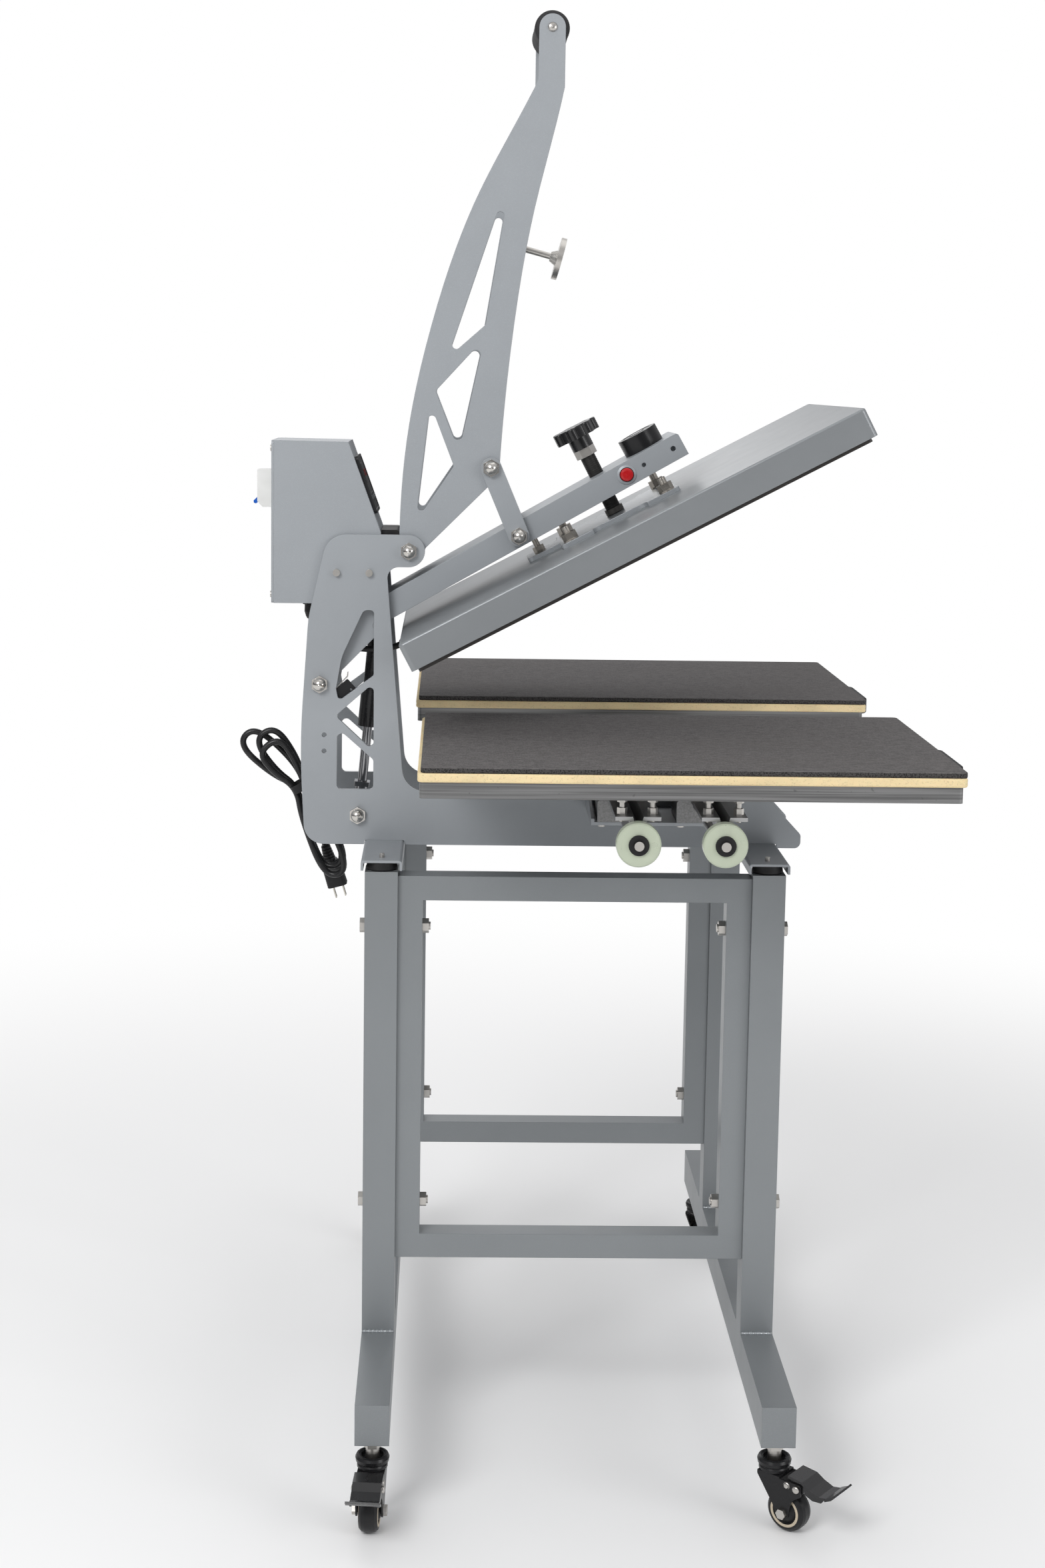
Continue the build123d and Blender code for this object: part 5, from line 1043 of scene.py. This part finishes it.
class HEATPRESS_OT_bright_metal(bpy.types.Operator):
    """Bolts, shafts, rails, aluminium plates and bearings"""

    bl_idname = "heatpress.bright_metal"
    bl_label = "Bright metal"

    def execute(self, context):
        steel = tone_of("steel")
        dress(bright_metal("zinc_plate", steel, 0.32), "stand_fasteners", "armature")
        stainless = bright_metal("stainless_steel", shade(steel, 1.08), 0.20)
        dress(stainless, "cross_shafts", "link_bolts")
        for node, *finish in (
            ("suspension_bolts", "hard_bolt_steel", (0.40, 0.37, 0.33), 0.25),
            ("gas_spring_rod", "polished_rod", (0.34, 0.34, 0.35), 0.14),
            ("rails", "rail_steel", (0.48, 0.48, 0.48), 0.30, (400.0, 12.0, 400.0)),
            ("heater_element", "heater_steel", (0.20, 0.18, 0.16), 0.5),
            ("pressure_foot", "foot_steel", (0.10, 0.095, 0.09), 0.38),
        ):
            dress(bright_metal(*finish), node)
        drawn = shade(tone_of("aluminium"), 0.62)
        dress(extruded("table_aluminium", drawn, 0.40, (4.0, 4.0, 380.0), 0.62), "table_plates")
        block = tone_of("bearing")
        dress(extruded("bearing_aluminium", block, 0.42, (500.0, 6.0, 500.0)), "bearing_blocks")

        def washer(finish):
            """Black washers on the ends of both rails."""
            y = finish.part_of("Y")
            inner, outer = WASHER_RADII
            rings = 0.0
            for x in RAILS_X:
                away = finish.from_line((x, 0.0, RAILS_Z), FAR_WAY)
                rings = rings + (away < outer) * (away > inner)
            return rings * ((y < RAIL_ENDS[0]) + (y > RAIL_ENDS[1]))

        bolts = two_tone(
            "rail_bolt_zinc", washer, (steel, 1.0, 0.3), (tone_of("black"), 0.0, 0.45)
        )
        dress(bolts, "rail_bolts")
        return {"FINISHED"}


class HEATPRESS_OT_plastic_and_rubber(bpy.types.Operator):
    """Moulded, rubber and electrical pieces"""

    bl_idname = "heatpress.plastic_and_rubber"
    bl_label = "Plastic and rubber"

    def execute(self, context):
        black = tone_of("black")
        for node, *finish in (
            ("star_knob", "knob_phenolic", black, 0.24, 300.0, 0.00002, 0.4),
            ("pull_handles", "handle_nylon", black, 0.46),
            ("gas_spring_cylinder", "spring_gloss_paint", black, 0.26, 200.0, 0.00002, 0.3),
            ("push_button", "button_red", tone_of("button"), 0.25, 200.0, 0.00002, 0.5),
            ("controller_board", "board_resin", (0.02, 0.16, 0.06), 0.4),
            ("control_panel", "panel_bezel", shade(black, 1.3), 0.38),
            ("breaker_toggle", "toggle_blue", tone_of("toggle"), 0.3, 300.0, 0.00002, 0.3),
            ("circuit_breaker", "breaker_white", (0.80, 0.80, 0.78), 0.42),
        ):
            dress(moulded(*finish), node)
        dress(rubber("buffer_rubber", black), "rubber_buffers")
        dress(clear_urethane(tone_of("bumper")), "bumper_discs")
        dress(heat_coating(), "heating_plate")

        button_middle = leaning_place(ARM_TILT, *BUTTON_PLACE)
        bezel = two_tone(
            "button_bezel",
            lambda finish: finish.from_line(button_middle, FAR_WAY) > BEZEL_RADIUS,
            (black, 0.0, 0.4),
            (tone_of("press_paint"), 0.25, 0.42),
        )
        dress(bezel, "button_housing")

        face = leaning_place(ARM_TILT, *MAGNET_PLACE)
        _, up = leaning_ways(ARM_TILT)

        def pole_face(finish):
            """Bright core and rim of the magnet's face."""
            away = finish.from_line(face, up)
            core, rim = POLE_RADII
            return (finish.along_line(face, up) > POLE_FACE) * ((away < core) + (away > rim))

        magnet = two_tone(
            "magnet_case", pole_face, (black, 0.0, 0.22), ((0.30, 0.30, 0.30), 1.0, 0.35)
        )
        dress(magnet, "electromagnet")
        _, switch_up = leaning_ways(SWITCH_TILT)
        switch = two_tone(
            "switch_body",
            lambda finish: finish.along_line(SWITCH_CORNER, switch_up) > 0.0,
            (black, 0.0, 0.4),
            (tone_of("steel"), 1.0, 0.3),
        )
        dress(switch, "micro_switch")
        return {"FINISHED"}


class HEATPRESS_OT_casters(bpy.types.Operator):
    """Casters: black forks, bright axle ends and rivets, tyres with a cream ring"""

    bl_idname = "heatpress.casters"
    bl_label = "Casters"

    def execute(self, context):
        black, steel = tone_of("black"), tone_of("steel")
        cream = moulded("rim_cream", (0.55, 0.47, 0.36), 0.5)
        rivet_steel = bright_metal("rivet_zinc", steel, 0.3)
        tyre = rubber("tyre_polyurethane", black, 0.42)
        pedal_black = moulded("pedal_gloss", black, 0.26, 150.0, 0.00003, 0.4)
        for name in CASTERS:
            axle, normal = joint_place("wheel_spin_" + name)
            pivot, _ = joint_place("brake_" + name)

            def axle_end(finish, axle=axle, normal=normal):
                """Ends of the axle, proud of the fork."""
                proud = abs(finish.along_line(axle, normal)) > AXLE_FACE
                return (finish.from_line(axle, normal) < AXLE_RADIUS) * proud

            fork = two_tone(
                "fork_gloss_" + name, axle_end, (black, 0.0, 0.26), (steel, 1.0, 0.34)
            )
            dress(fork, "caster_fork_" + name)
            dress(tyre, "caster_wheel_" + name)
            dress(pedal_black, "caster_pedal_" + name)
            trail = UP_WAY.cross(normal)
            fixed = pivot - trail * RIVET_SETBACK * MM + UP_WAY * RIVET_RISE * MM
            rivets = (("pedal", pivot, PEDAL_RIVET_FACE), ("fork", fixed, FORK_RIVET_FACE))
            for end, side in ENDS:
                out = normal * end
                rim = axle + out * WHEEL_FACE * MM
                ring = turned_piece(
                    f"rim_ring_{name}_{side}", rim, out, RIM_OUTLINE, cream, closed=True
                )
                seated(ring, "wheel_" + name)
                for kind, place, reach in rivets:
                    rivet = turned_piece(
                        f"{kind}_rivet_{name}_{side}", place + out * reach * MM, out,
                        RIVET_DOME, rivet_steel, 24,
                    )
                    seated(rivet, f"{kind}_{name}")
        return {"FINISHED"}


class HEATPRESS_OT_table_foams(bpy.types.Operator):
    """Cream foam sheets on the table plates"""

    bl_idname = "heatpress.table_foams"
    bl_label = "Table foams"

    def execute(self, context):
        low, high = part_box("table_foams")
        foam = cut_foam(tone_of("foam"))
        profile = (*FOAM_EDGE, ((high.z - low.z) / MM, FOAM_RIM))
        for side, x, y in FOAM_PLACES:
            sheet = sheet_piece(
                "foam_sheet_" + side, (x, y, low.z), FOAM_SIZE, FOAM_CORNER,
                profile, foam, FOAM_RIPPLE,
            )
            seated(sheet, "shuttle")
            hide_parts("table_foams")
        return {"FINISHED"}


class HEATPRESS_OT_table_pads(bpy.types.Operator):
    """Dark pads that the work lies on"""

    bl_idname = "heatpress.table_pads"
    bl_label = "Table pads"

    def execute(self, context):
        low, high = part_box("table_pads")
        cloth = pad_cloth(tone_of("pad"), high.z)
        profile = (*PAD_EDGE, ((high.z - low.z) / MM, PAD_RIM))
        for side, x, y in PAD_PLACES:
            sheet = sheet_piece(
                "pad_sheet_" + side, (x, y, low.z + PAD_LIFT * MM), PAD_SIZE, PAD_CORNER,
                profile, cloth, PAD_RIPPLE, context.scene.press_sizes.pad_crown,
            )
            seated(sheet, "shuttle")
            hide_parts("table_pads")
        return {"FINISHED"}


class HEATPRESS_OT_grip(bpy.types.Operator):
    """Foam grip between the handle plates"""

    bl_idname = "heatpress.grip"
    bl_label = "Grip"

    def execute(self, context):
        low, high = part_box("grip")
        middle = (low + high) / 2
        run = (high.y - low.y) / MM
        full, end = GRIP_END[-1]
        outline = list(GRIP_END)
        for k in range(1, GRIP_STEPS):
            share = k / GRIP_STEPS
            swell = 0.12 * math.sin(share * math.pi * 5) - 0.25 * math.sin(share * math.pi)
            outline.append((full + swell, end + (run - 2 * end) * share))
        outline += [(radius, run - along) for radius, along in reversed(GRIP_END)]
        grip = turned_piece(
            "grip_sleeve", Vector((middle.x, low.y, middle.z)), FAR_WAY, outline,
            foam_grip(tone_of("black")), 56, closed=True, smooth=60.0,
        )
        seated(grip, "handle")
        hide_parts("grip")
        return {"FINISHED"}


class HEATPRESS_OT_threads(bpy.types.Operator):
    """Pressure screw with its thread, and the threads of the suspension bolts"""

    bl_idname = "heatpress.threads"
    bl_label = "Threads"

    def execute(self, context):
        steel = tone_of("steel")
        oxide = (0.02, 0.019, 0.018)
        axis = platen_place(SCREW_P, FOOT_TOP_Q)
        screw = threaded_piece(
            "pressure_thread", axis, PLATEN_UP, SCREW_RADIUS, SCREW_DEPTH,
            THREAD_TOP_Q - FOOT_TOP_Q,
            context.scene.press_sizes.screw_pitch / MM * SCREW_COARSENESS,
            moulded("screw_black_oxide", oxide, 0.42),
        )
        seated(screw, "pressure_screw")
        nut_and_rod = two_tone(
            "nut_and_rod",
            lambda finish: finish.from_line(axis, PLATEN_UP) > NUT_CORE,
            (oxide, 0.0, 0.42),
            (steel, 1.0, 0.3),
        )
        dress(nut_and_rod, "pressure_screw")
        bolt = bright_metal("bolt_thread_steel", steel, 0.3)
        for beside, y, radius, low, high in BOLTS:
            p = SCREW_P + beside
            thread = threaded_piece(
                f"bolt_thread_{int(p)}_{int(y + 200)}", platen_place(p, SEAT_Q + low, y),
                PLATEN_UP, radius + BOLT_PROUD, BOLT_DEPTH, high - low + BOLT_LAP, BOLT_PITCH,
                bolt, 20,
            )
            seated(thread, "platen")
        return {"FINISHED"}


class HEATPRESS_OT_control_keys(bpy.types.Operator):
    """Digits and key marks of the control panel"""

    bl_idname = "heatpress.control_keys"
    bl_label = "Control keys"

    def execute(self, context):
        up = (PANEL_HIGH - PANEL_LOW).normalized()
        normal = FAR_WAY.cross(up).normalized()
        box_low, box_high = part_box("control_panel")
        face = PANEL_LOW + up * (((box_low + box_high) / 2 - PANEL_LOW).dot(up))
        face.y = HEAD_Y

        def raised(name, level, across, rise, outline, thick, material):
            """A slab on the panel's face, in millimetres from its middle."""
            spot = face + (normal * level + FAR_WAY * across + up * rise) * MM
            piece = slab_piece(name, spot, FAR_WAY, up, outline, thick, material)
            seated(piece, "stand")

        lit = Finish("digit_red")
        glow = lit.cloud(200.0)
        lit.surface(
            Base_Color=(0.11, 0.006, 0.006, 1.0),
            Roughness=0.4,
            Emission_Color=lit.tint(glow, (0.55, 0.02, 0.01, 1.0), (0.75, 0.04, 0.02, 1.0)),
            Emission_Strength=0.06,
        )
        for index, digit in enumerate("180030"):
            across = FIRST_DIGIT + DIGIT_STEP * index + (DISPLAY_GAP if index > 2 else 0.0)
            for bar in DIGIT_SHAPES[digit]:
                outline = rectangle(*DIGIT_BARS[bar])
                raised(
                    f"digit_{index}_{bar}", DIGIT_LEVEL, across, DIGIT_RISE, outline, 0.18,
                    lit.material,
                )
        print_grey = moulded("key_print", (0.55, 0.56, 0.57), 0.5)
        marks = (
            [(-3.0, -2.0), (3.0, -2.0), (0.0, 3.0)],
            [(-3.0, 2.0), (0.0, -3.0), (3.0, 2.0)],
            rectangle(0.0, 0.0, 4.8, 4.8),
            [(2.8 * x, 2.8 * y) for x, y in around(16)],
        )
        for index, outline in enumerate(marks):
            across = FIRST_KEY + KEY_STEP * index
            raised(f"key_mark_{index}", KEY_LEVEL, across, -KEY_DROP, outline, 0.12, print_grey)
        return {"FINISHED"}


class HEATPRESS_OT_welds(bpy.types.Operator):
    """Scaled weld beads where the posts stand on the foot tubes, painted lighter as a highlight."""

    bl_idname = "heatpress.welds"
    bl_label = "Welds"

    def execute(self, context):
        # The beads take the stand paint made lighter: a painted highlight along each bead.
        paint = powder_coat("weld_paint", shade(tone_of("stand_paint"), 1.35), 0.3, 0.5, True)
        scale_length = context.scene.press_sizes.bead_length / MM
        faces = ring_faces(WELD_SIDES, WELD_RINGS)
        for side, side_name in ((-1, "left"), (1, "right")):
            for end, end_name in ENDS:
                for out in (-1, 1):
                    y = end * POST_Y + out * POST_FACE
                    edge = "outer" if out == end else "inner"
                    points = weld_points(side * POST_X, y, out, scale_length)
                    name = f"weld_{side_name}_{end_name}_{edge}"
                    bead = new_piece(name, points, faces, paint, 60.0)
                    seated(bead, "stand")
        return {"FINISHED"}


class HEATPRESS_PT_sidebar(bpy.types.Panel):
    """Lists the pieces of the heat press"""

    bl_label = "Heat Press"
    bl_idname = "HEATPRESS_PT_sidebar"
    bl_space_type = "VIEW_3D"
    bl_region_type = "UI"
    bl_category = "Heat Press"

    def draw(self, context):
        layout = self.layout
        for group in (context.scene.press_colours, context.scene.press_sizes):
            for key in group.__annotations__:
                layout.prop(group, key)
        for operator in OPERATORS:
            layout.operator(operator.bl_idname)


OPERATORS = (
    HEATPRESS_OT_stage,
    HEATPRESS_OT_mains_cord,
    HEATPRESS_OT_platen_lead,
    HEATPRESS_OT_painted_steel,
    HEATPRESS_OT_bright_metal,
    HEATPRESS_OT_plastic_and_rubber,
    HEATPRESS_OT_casters,
    HEATPRESS_OT_table_foams,
    HEATPRESS_OT_table_pads,
    HEATPRESS_OT_grip,
    HEATPRESS_OT_threads,
    HEATPRESS_OT_control_keys,
    HEATPRESS_OT_welds,
)
CLASSES = (HeatPressColours, HeatPressSizes, *OPERATORS, HEATPRESS_PT_sidebar)


def register():
    for kind in CLASSES:
        bpy.utils.register_class(kind)
    bpy.types.Scene.press_colours = bpy.props.PointerProperty(type=HeatPressColours)
    bpy.types.Scene.press_sizes = bpy.props.PointerProperty(type=HeatPressSizes)


def unregister():
    del bpy.types.Scene.press_sizes
    del bpy.types.Scene.press_colours
    for kind in reversed(CLASSES):
        bpy.utils.unregister_class(kind)


def main():
    register()
    for operator in OPERATORS:
        getattr(bpy.ops.heatpress, operator.bl_idname.split(".")[1])()


if __name__ == "__main__":
    main()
━━━━━━━━
■ **EXERCISE**
Please write out exactly the lines from the start of the data through the line that contains "shafts, rails, aluminium", both ends included, and nothing else.

■ **RESULT OF THIS TASK**
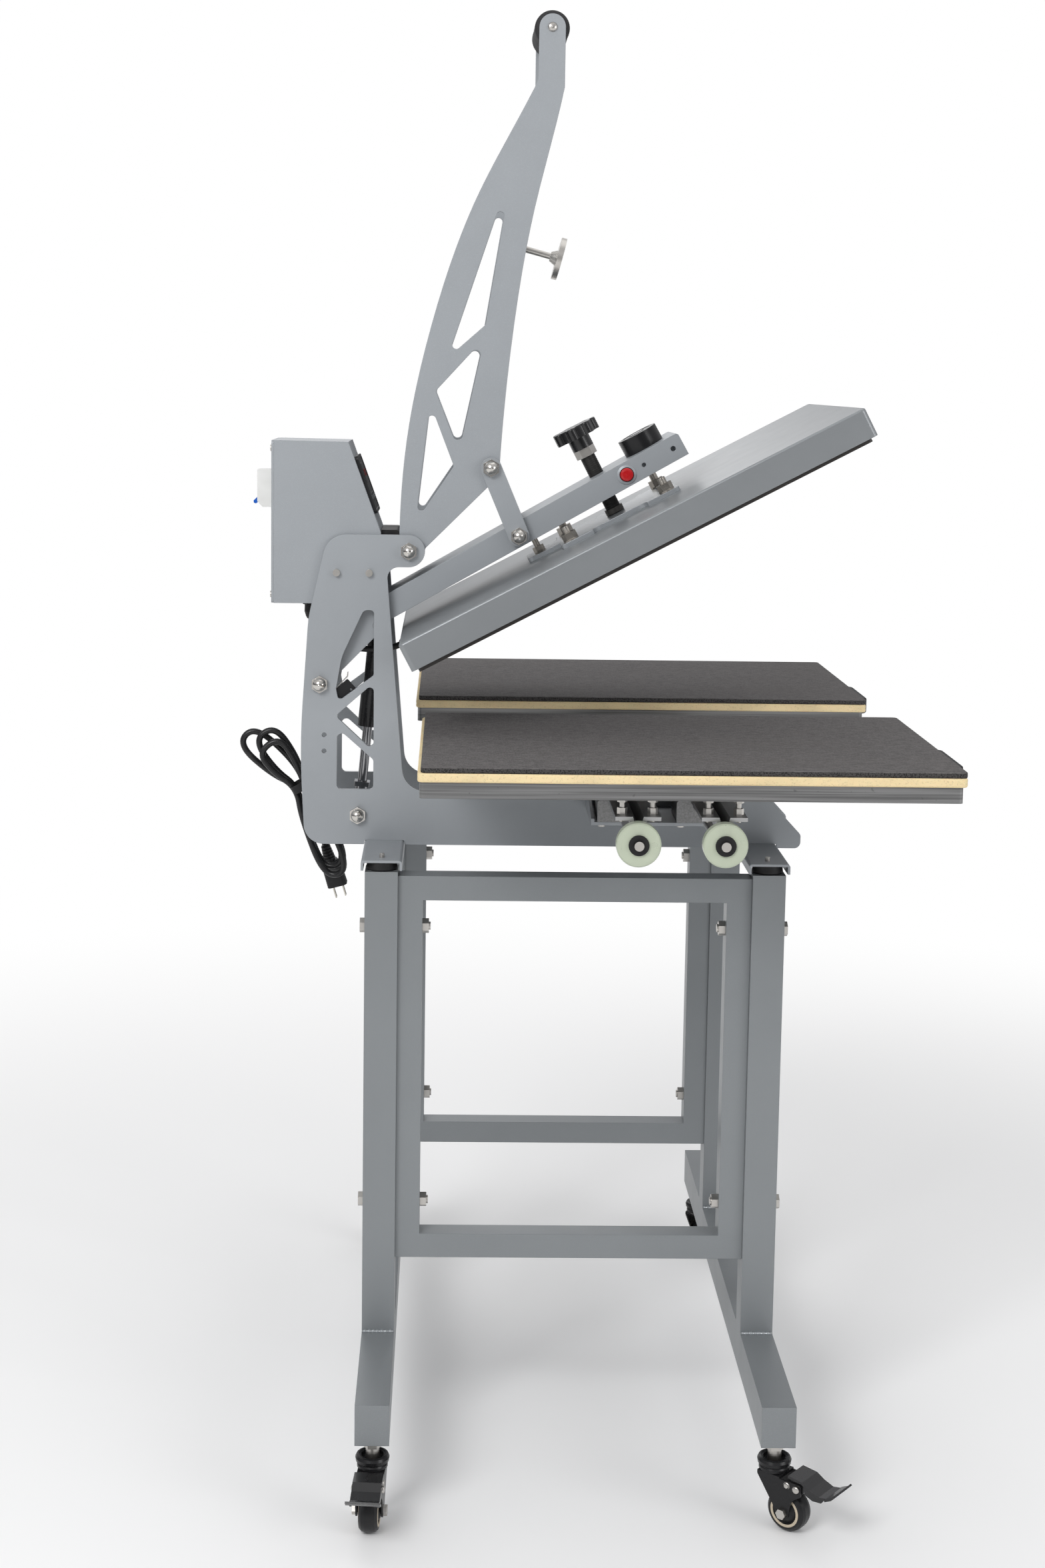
Continue the build123d and Blender code for this object: part 5, from line 1043 of scene.py. This part finishes it.
class HEATPRESS_OT_bright_metal(bpy.types.Operator):
    """Bolts, shafts, rails, aluminium plates and bearings"""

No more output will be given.